Redistricting experts hired by the Wisconsin Supreme Court said Evers’ maps are slightly “tilted toward the Republicans” but competitive enough that “the party that wins the most votes will win the most seats” in the Legislature.

That hasn’t been the case since 2011. Under Republican maps drawn that year, and refined in 2021, the GOP majority in the Assembly has swelled to 64-35, a near-supermajority.

Data compiled by Marquette University Law School Research Fellow John Johnson based on 2020 election results shows 42 assembly districts favoring Democrats by more than 10 percentage points. Another four seats favor Democrats by single digits. His data also shows 46 Assembly seats favoring Republicans by more than 10 percentage points, with seven additional seats favoring Republicans by single digits.

Neubauer said the party will ensure every Democratic candidate “has locally-rooted talking points for why Joe Biden has helped their community and how he will do that going forward.” 

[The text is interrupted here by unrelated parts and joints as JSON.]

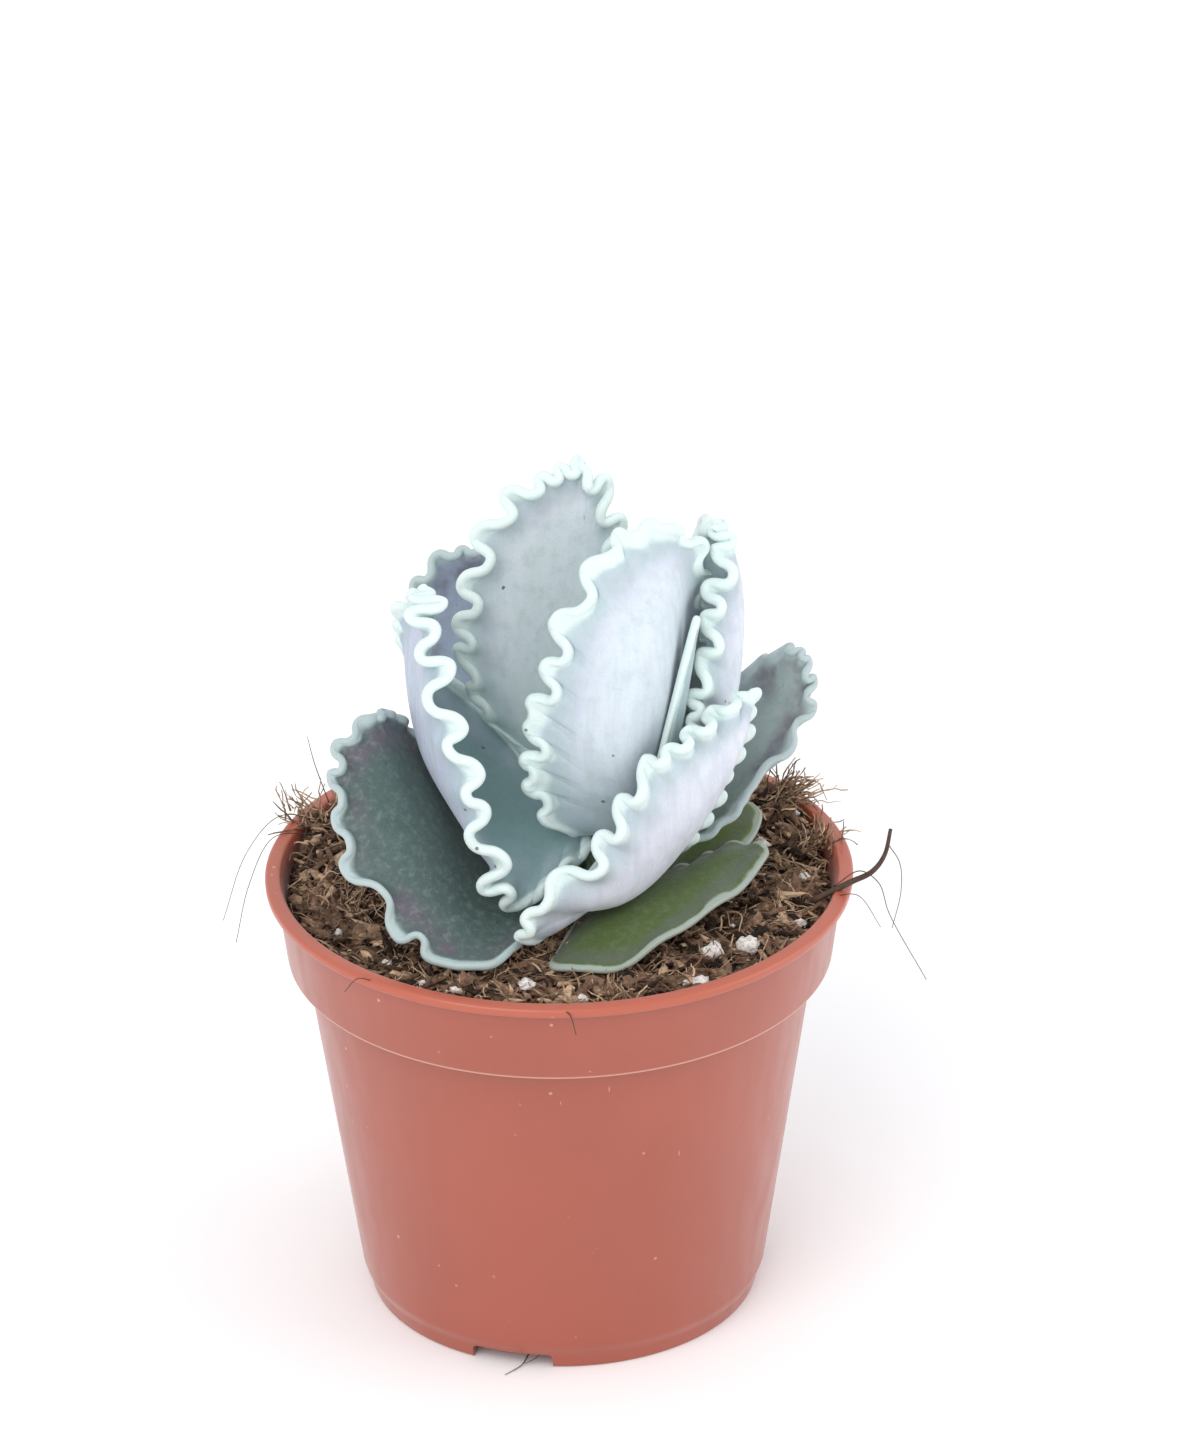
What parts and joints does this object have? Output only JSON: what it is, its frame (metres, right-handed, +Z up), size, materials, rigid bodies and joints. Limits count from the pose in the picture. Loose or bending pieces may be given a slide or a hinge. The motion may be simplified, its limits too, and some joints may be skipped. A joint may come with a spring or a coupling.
{
  "type": "potted succulent plant",
  "caption": "Potted silver-leaved succulent: upright cupped leaves with deeply frilled margins, rooted in coarse soil in a round tapered plastic nursery pot with a collar.",
  "frame": {"origin": "centre of the pot's foot, on the surface that it stands on", "axes": "+Z up along the pot's axis, -Y towards the side that faces the camera in the picture, +X to its right"},
  "size_m": [0.0864, 0.0864, 0.1282],
  "materials": {
    "pot": "satin moulded terracotta-coloured plastic with a fine grain and faint specks",
    "soil": "dry coir and peat potting mix with fibres, crumbs and white perlite grains",
    "stem": "matt green-grey bark with leaf scars",
    "leaf_young": "chalky pale blue-green wax bloom over flesh, mint-white thickened margin",
    "leaf_old": "worn grey-green bloom with purple blotches near a pale margin",
    "leaf_green": "green flesh with little bloom and a grey-white rim"
  },
  "bodies": {
    "root": {"pot": "pot", "soil": "soil", "stem": "stem", "leaf_inner_front": "leaf_young", "leaf_inner_back": "leaf_young", "leaf_second_left": "leaf_young", "leaf_second_right": "leaf_young", "leaf_third_front": "leaf_young", "leaf_third_back": "leaf_old", "leaf_fourth_left": "leaf_old", "leaf_fourth_right": "leaf_old", "leaf_lowest_front": "leaf_green", "leaf_lowest_back": "leaf_green", "leaf_lowest_right": "leaf_green", "leaf_axil": "leaf_young"}
  },
  "joints": []
}
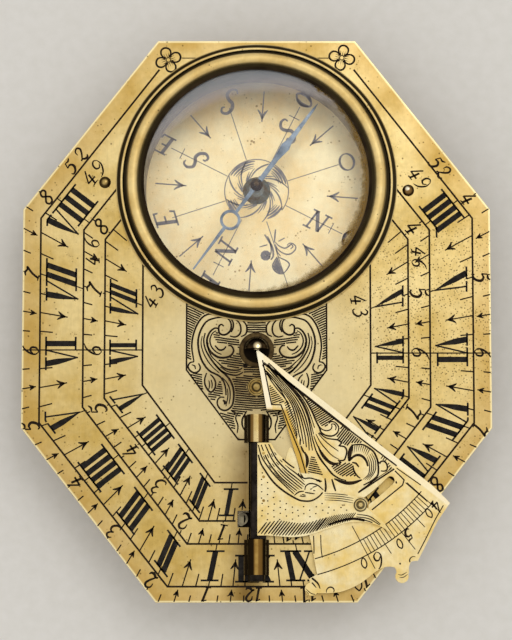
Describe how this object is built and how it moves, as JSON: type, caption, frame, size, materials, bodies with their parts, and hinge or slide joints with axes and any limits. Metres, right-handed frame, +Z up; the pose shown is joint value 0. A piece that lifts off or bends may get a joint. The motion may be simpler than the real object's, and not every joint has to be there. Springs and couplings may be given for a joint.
{
  "type": "pocket sundial",
  "caption": "Octagonal brass pocket dial with a glazed compass sunk in one end and a bird gnomon that folds flat and sets to the latitude.",
  "frame": {"origin": "below the centre of the dial plate, on the resting face of the compass box's bottom disc", "axes": "+X across the plate to the side on which the gnomon lies folded, +Y along the noon line towards the compass end, +Z up out of the dial face"},
  "size_m": [0.063, 0.076, 0.0108],
  "materials": {
    "plate_brass": "engraved, worn patina",
    "box_brass": "turned, dark patina",
    "bezel_brass": "turned and polished",
    "lining_brass": "turned, dull",
    "rose_brass": "engraved, lightly silvered",
    "gnomon_brass": "engraved, bright",
    "knuckle_brass": "turned, rubbed bright",
    "rivet_brass": "peened and rubbed",
    "dark_brass": "dark patina",
    "glass": "flat, slightly hazed",
    "needle_steel": "blued, worn",
    "post_steel": "turned",
    "dark_steel": "blackened",
    "spring_steel": "tempered, dull grey"
  },
  "bodies": {
    "case": {"dial_plate": "plate_brass", "compass_box": "box_brass", "box_base": "box_brass", "box_rivets": "rivet_brass", "bezel": "bezel_brass", "glass": "glass", "glass_retainer": "dark_brass", "box_lining": "lining_brass", "compass_rose": "rose_brass", "pivot_post": "post_steel", "post_collar": "dark_steel", "seat_washer": "rivet_brass", "toe_socket": "dark_steel", "upper_knuckle": "knuckle_brass", "lower_knuckle": "knuckle_brass", "hinge_pin": "dark_steel", "catch_spring": "spring_steel", "spring_rivet": "rivet_brass"},
    "bird": {"gnomon_arbor": "dark_steel", "bird_front": "gnomon_brass", "bird_rear": "gnomon_brass", "leaf_rivets": "rivet_brass", "eye_rivet": "rivet_brass", "eye_washer": "rivet_brass"},
    "style": {"style_plate": "gnomon_brass"},
    "compass_needle": {"needle": "needle_steel", "needle_cap": "dark_brass"}
  },
  "joints": [
    {"name": "gnomon_fold", "type": "hinge", "parent": "case", "child": "bird", "pos_m": [0, -0.0043, 0.00915], "axis": [0, -1, 0], "range_deg": [0, 90]},
    {"name": "latitude_adjust", "type": "hinge", "parent": "bird", "child": "style", "pos_m": [0, -0.0043, 0.00915], "axis": [0, 0, 1], "range_deg": [-12, 8]},
    {"name": "needle_spin", "type": "hinge", "parent": "case", "child": "compass_needle", "pos_m": [0, 0.0185, 0.006], "axis": [0, 0, 1], "continuous": true}
  ]
}
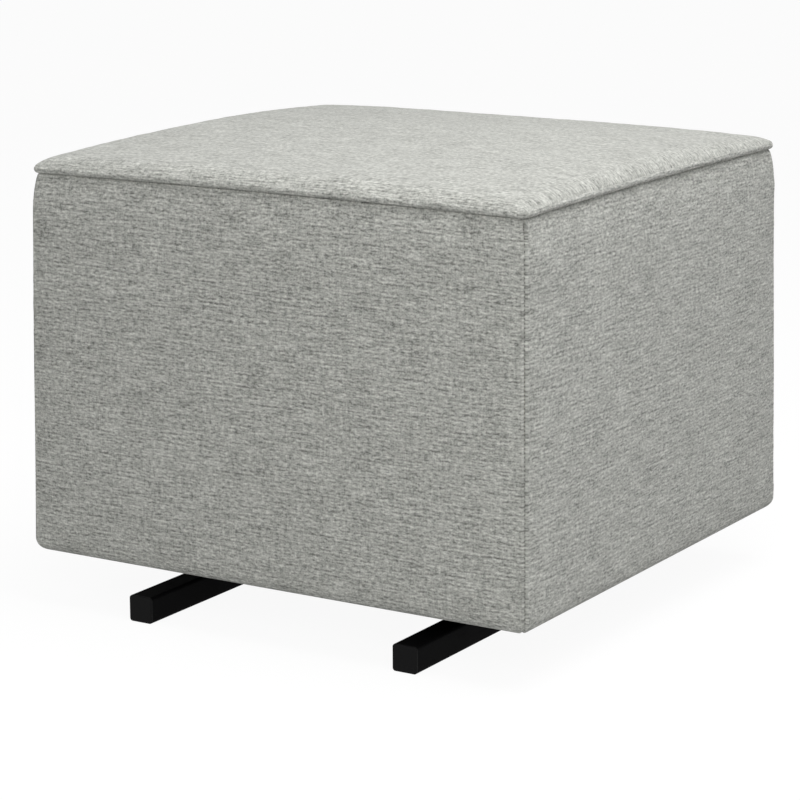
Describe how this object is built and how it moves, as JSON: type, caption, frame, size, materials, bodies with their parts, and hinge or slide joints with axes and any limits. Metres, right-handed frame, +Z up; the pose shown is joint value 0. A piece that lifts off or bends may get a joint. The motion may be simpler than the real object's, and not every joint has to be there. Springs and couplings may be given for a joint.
{
  "type": "glider ottoman",
  "caption": "Square upholstered gliding footstool: a crowned, welted fabric box hung on swinging links over two black square-tube runners.",
  "frame": {"origin": "on the floor, under the middle of the runners and of the body at rest", "axes": "+Z up; -Y is the front, which the runners' ends show past; the body glides along Y; +X is the right-hand side seen from the front"},
  "size_m": [0.52, 0.498, 0.4339],
  "materials": {
    "powder_coat": "satin",
    "cap_plastic": "matte",
    "link_coat": "satin",
    "zinc_plate": "satin",
    "nylon": "satin",
    "rubber": "matte",
    "timber": "matte",
    "plywood": "matte",
    "hardboard": "matte",
    "foam": "matte",
    "wadding": "matte",
    "grey_fabric": "matte",
    "black_cloth": "matte"
  },
  "bodies": {
    "base_frame": {"runner_left": "powder_coat", "runner_right": "powder_coat", "runner_end_caps": "cap_plastic", "post_front_left": "powder_coat", "post_front_right": "powder_coat", "post_rear_left": "powder_coat", "post_rear_right": "powder_coat", "post_caps": "cap_plastic", "cross_tube_front": "powder_coat", "cross_tube_rear": "powder_coat", "tie_bar_left": "powder_coat", "tie_bar_right": "powder_coat", "top_cross_tube": "powder_coat", "upper_pivot_bolts": "zinc_plate", "upper_pivot_nuts": "zinc_plate", "pivot_spacers": "zinc_plate"},
    "front_left_link": {"link_front_left": "link_coat", "bushes_front_left": "nylon"},
    "front_right_link": {"link_front_right": "link_coat", "bushes_front_right": "nylon"},
    "rear_left_link": {"link_rear_left": "link_coat", "bushes_rear_left": "nylon"},
    "rear_right_link": {"link_rear_right": "link_coat", "bushes_rear_right": "nylon"},
    "seat_box": {"carrier_left": "link_coat", "carrier_right": "link_coat", "lower_pivot_bolts": "zinc_plate", "lower_pivot_nuts": "zinc_plate", "stop_bumpers": "rubber", "carrier_screws": "zinc_plate", "bottom_rail_front": "timber", "bottom_rail_rear": "timber", "bottom_rail_left": "timber", "bottom_rail_right": "timber", "top_rail_front": "timber", "top_rail_rear": "timber", "top_rail_left": "timber", "top_rail_right": "timber", "corner_block_front_left": "timber", "corner_block_front_right": "timber", "corner_block_rear_left": "timber", "corner_block_rear_right": "timber", "deck_board": "plywood", "side_board_front": "hardboard", "side_board_rear": "hardboard", "side_board_left": "hardboard", "side_board_right": "hardboard", "padding_front": "foam", "padding_rear": "foam", "padding_left": "foam", "padding_right": "foam", "seat_foam": "foam", "top_wadding": "wadding", "cover_top": "grey_fabric", "cover_front": "grey_fabric", "cover_rear": "grey_fabric", "cover_left": "grey_fabric", "cover_right": "grey_fabric", "welt_cord": "grey_fabric", "dust_cover": "black_cloth"}
  },
  "joints": [
    {"name": "front_left_swing", "type": "hinge", "parent": "base_frame", "child": "front_left_link", "pos_m": [-0.1655, -0.125, 0.24], "axis": [1, 0, 0], "range_deg": [-24, 24]},
    {"name": "front_right_swing", "type": "hinge", "parent": "base_frame", "child": "front_right_link", "pos_m": [0.1655, -0.125, 0.24], "axis": [1, 0, 0], "range_deg": [-24, 24]},
    {"name": "rear_left_swing", "type": "hinge", "parent": "base_frame", "child": "rear_left_link", "pos_m": [-0.1655, 0.125, 0.24], "axis": [1, 0, 0], "range_deg": [-24, 24]},
    {"name": "rear_right_swing", "type": "hinge", "parent": "base_frame", "child": "rear_right_link", "pos_m": [0.1655, 0.125, 0.24], "axis": [1, 0, 0], "range_deg": [-24, 24]},
    {"name": "seat_level", "type": "hinge", "parent": "front_left_link", "child": "seat_box", "pos_m": [-0.1655, -0.125, 0.1], "axis": [1, 0, 0], "range_deg": [-24, 24]}
  ],
  "couplings": [
    {"joint": "front_right_swing", "follows": "front_left_swing", "ratio": 1},
    {"joint": "rear_left_swing", "follows": "front_left_swing", "ratio": 1},
    {"joint": "rear_right_swing", "follows": "front_left_swing", "ratio": 1},
    {"joint": "seat_level", "follows": "front_left_swing", "ratio": -1}
  ]
}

She said Racine Mayor Cory Mason provided her a list of such projects funded by federal dollars from the Biden administration: an electric bus fleet, a health clinic, a youth employment program, a Financial Empowerment Center and six major road projects. 

“Those are the kinds of things that people feel in their lives,” Neubauer said. 

She said she has talked to voters who are not enthusiastic about voting for Biden again. 

“But then when you have a longer conversation, you find out that their daughter actually went to the Financial Empowerment Center in Racine and it helped them figure out how to get a loan for their first home, then all of a sudden, they feel a little bit better about Joe Biden,” she said. “So I think that’s going to be core to our strategy, is making sure that folks understand that those impacts that they felt over the last four years are tied to this administration.” 

Democrats anticipate spending tens of millions of dollars

More competitive Assembly races will require the Democratic party to raise and spend unprecedented sums of money. Neubauer said the party spent about $1.2 million defending Rep. Steve Doyle’s La Crosse County seat in 2022. 

“We now have about 15 really competitive seats, where we anticipate spending around $1.2 million, sometimes more than that,” she said. 

WisPolitics President Jeff Mayers, who interviewed Neubauer, predicted spending in the race for Doyle’s seat could reach $2 million this cycle, which he called “amazing” for a state Assembly seat. 

“We’re talking tens of millions of dollars” spent on competitive races this year, Mayer said.

“Yes,” Neubauer agreed.

She said Assembly Democrats have a close relationship with state party chair Ben Wikler.

“He knows that we are not going to be able to get good policy done in Wisconsin without Democratic majorities. And so he is putting a huge amount of time and energy into raising dollars that will help Assembly candidates as well,” she said. 

Neubauer: More competitive seats could strain GOP unity

Even if Democrats fail to capture the majority this year, Neubauer said gaining seats will result in more policy victories. 

She said two years ago, only 2 percent of bills authored by Democrats managed to get a hearing in the Assembly. This year, it was a little more than 5 percent, she said.

“So we’ve made some progress. But I expect that it’s going to go up quite a bit more next session,” she said. 

She predicted Assembly Speaker Robin Vos, R-Rochester, will have trouble keeping his caucus in line to vote against popular legislation supported by Democrats. 

“People are not going to do that when they have to go home and win a 50-50 seat year after year and they have to answer really tough questions about why they didn’t support marijuana legalization or further investments in K 12 schools, or gun safety,” she said. 

“These are overwhelmingly popular issues that the Republican Legislature has all but ignored,” Neubauer said. “And they’re just not going to be able to do that when they have to win seats like this.”